In particular, he would like to know what are the preferred campsites for arriving on and departing from the islands (from both directions), where paddlers have camped in the past and any problems they may have experienced (hope they don’t dismantle our bush furniture in Winter Cove).

Tassie sea kayakers have a good relationship with their National Parks people (as the next item shows) so if you’d like to add your input for a great island group, give him a call. I gave my thoughts to Craig but if you want to track down Gary Wilmot, I’d start with the Hobart offices.

Minimal Impact Sea Kayaking in Tasmania

No doubt about the Taswegians! Craig Saunders has just sent me one of a new brochure on minimal impact sea kayaking in Tassie… and it is just stunning!

Almost double A3 in size it is full colour on both sides and liberally splashed with superb sea kayaking photos taken by Jeff Jennings of the Maatsuyker Club. One side has a large colour map of Tassie accompanied by a key detailing seabird and seal breeding sites, seal haulout sites, marine reserves, historic sites and more, all of interest to sea kayakers. Twenty one species of seabirds are listed with a full 12 month calendar of their breeding cycles.

The brochure was prepared by a group representing recreational and commercial sea kayakers in Tassie as well as independent environmental groups and land managers. Check out the website at for a more detailed version of the brochure.

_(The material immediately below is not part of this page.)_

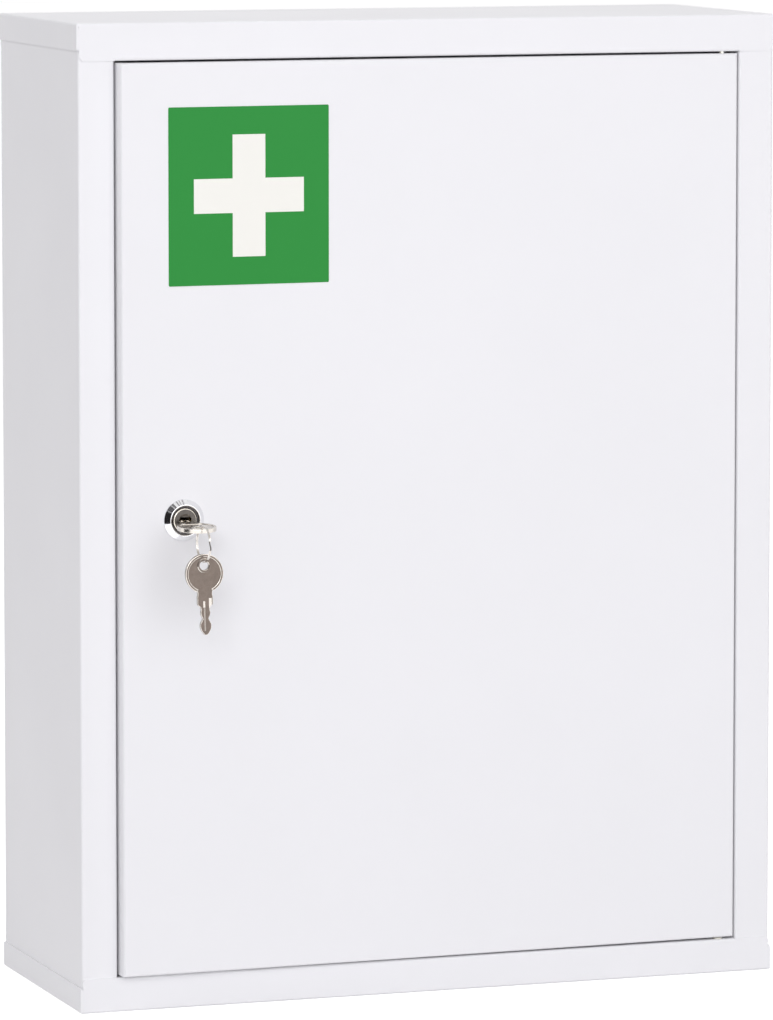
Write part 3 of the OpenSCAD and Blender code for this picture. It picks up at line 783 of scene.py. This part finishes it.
def make_lock_body():
    """Chrome bezel, a cone with a round rim, on a threaded barrel with two flats."""
    foot = arc((BEZEL_R - FOOT_SOFT, FOOT_H), FOOT_SOFT, 0, 45, 4)
    rim_middle = (RIM_R + GROOVE_R) / 2
    rim_soft = (RIM_R - GROOVE_R) / 2
    rim = arc((rim_middle, BEZEL_H - rim_soft), rim_soft, 45, 170, 8)
    profile = [(PLUG_HEAD_R + FIT, 0), (BEZEL_R - 0.1, 0), (BEZEL_R, 0.1), *foot, *rim,
               (GROOVE_R - 0.05, GROOVE_FLOOR + 0.15), (GROOVE_R - 0.2, GROOVE_FLOOR),
               (PLUG_HEAD_R + FIT, GROOVE_FLOOR), (PLUG_HEAD_R + FIT, 0)]
    bezel = turned("lock_bezel", profile)
    # the groove's floor and inner wall are painted dark as shade
    mark(bezel, "sunk", lambda face: face.center.z > (GROOVE_FLOOR - 0.1) * MM
         and face.center.xy.length < (GROOVE_R + 0.01) * MM)
    finish_piece(bezel, LOCK, "lock_body")

    barrel = thread("lock_barrel", BARREL_R - THREAD_DEPTH, BARREL_R, THREAD_PITCH,
                    BARREL_END, -SHEET / 2)
    flats = block("flats", (0, 0, BARREL_END / 2),
                  (2 * BARREL_HALF_FLAT, 3 * BARREL_R, -2 * BARREL_END))
    combine(barrel, flats, "INTERSECT")
    combine(barrel, drill("bore", PLUG_R + FIT, BARREL_END - 1, 1), "DIFFERENCE")
    finish_piece(barrel, LOCK, "lock_body")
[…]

Geez, maybe we could do something like this… now if only they’d let us paddle out to Montague!

Well done Tasmania!

Compass Battery Box Switch

In the last issue I wrote a piece about fitting a LED to a marine compass. If you intend a similar exercise, here’s a slight modification. Instead of fitting the switch so that it is ‘proud’ of the battery box, make it flush with edge or slightly below. I’ve found that rolling with a few items in the day hatch can activate the switch accidentally.